Provided data –
-- begin --

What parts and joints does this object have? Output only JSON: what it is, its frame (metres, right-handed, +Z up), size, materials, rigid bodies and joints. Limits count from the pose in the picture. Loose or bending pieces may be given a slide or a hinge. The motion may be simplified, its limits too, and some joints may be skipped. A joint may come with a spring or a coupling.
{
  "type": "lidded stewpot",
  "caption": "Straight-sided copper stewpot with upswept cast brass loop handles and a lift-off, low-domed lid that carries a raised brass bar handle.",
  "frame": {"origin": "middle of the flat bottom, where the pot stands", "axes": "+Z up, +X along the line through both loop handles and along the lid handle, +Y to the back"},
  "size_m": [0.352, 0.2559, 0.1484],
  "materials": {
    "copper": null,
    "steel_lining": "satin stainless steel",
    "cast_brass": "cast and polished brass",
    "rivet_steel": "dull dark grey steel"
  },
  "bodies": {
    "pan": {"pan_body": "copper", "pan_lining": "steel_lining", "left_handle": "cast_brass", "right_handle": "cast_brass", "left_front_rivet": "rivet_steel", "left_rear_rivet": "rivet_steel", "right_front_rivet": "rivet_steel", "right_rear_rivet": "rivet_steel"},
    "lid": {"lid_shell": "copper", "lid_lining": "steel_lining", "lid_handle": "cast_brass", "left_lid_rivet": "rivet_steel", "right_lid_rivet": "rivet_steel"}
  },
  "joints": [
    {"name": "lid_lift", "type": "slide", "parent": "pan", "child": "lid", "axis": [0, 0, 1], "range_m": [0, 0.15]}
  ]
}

-- end --

Given exercise – Transcribe the full listing above without leaving anything out.

Correct result –
What parts and joints does this object have? Output only JSON: what it is, its frame (metres, right-handed, +Z up), size, materials, rigid bodies and joints. Limits count from the pose in the picture. Loose or bending pieces may be given a slide or a hinge. The motion may be simplified, its limits too, and some joints may be skipped. A joint may come with a spring or a coupling.
{
  "type": "lidded stewpot",
  "caption": "Straight-sided copper stewpot with upswept cast brass loop handles and a lift-off, low-domed lid that carries a raised brass bar handle.",
  "frame": {"origin": "middle of the flat bottom, where the pot stands", "axes": "+Z up, +X along the line through both loop handles and along the lid handle, +Y to the back"},
  "size_m": [0.352, 0.2559, 0.1484],
  "materials": {
    "copper": null,
    "steel_lining": "satin stainless steel",
    "cast_brass": "cast and polished brass",
    "rivet_steel": "dull dark grey steel"
  },
  "bodies": {
    "pan": {"pan_body": "copper", "pan_lining": "steel_lining", "left_handle": "cast_brass", "right_handle": "cast_brass", "left_front_rivet": "rivet_steel", "left_rear_rivet": "rivet_steel", "right_front_rivet": "rivet_steel", "right_rear_rivet": "rivet_steel"},
    "lid": {"lid_shell": "copper", "lid_lining": "steel_lining", "lid_handle": "cast_brass", "left_lid_rivet": "rivet_steel", "right_lid_rivet": "rivet_steel"}
  },
  "joints": [
    {"name": "lid_lift", "type": "slide", "parent": "pan", "child": "lid", "axis": [0, 0, 1], "range_m": [0, 0.15]}
  ]
}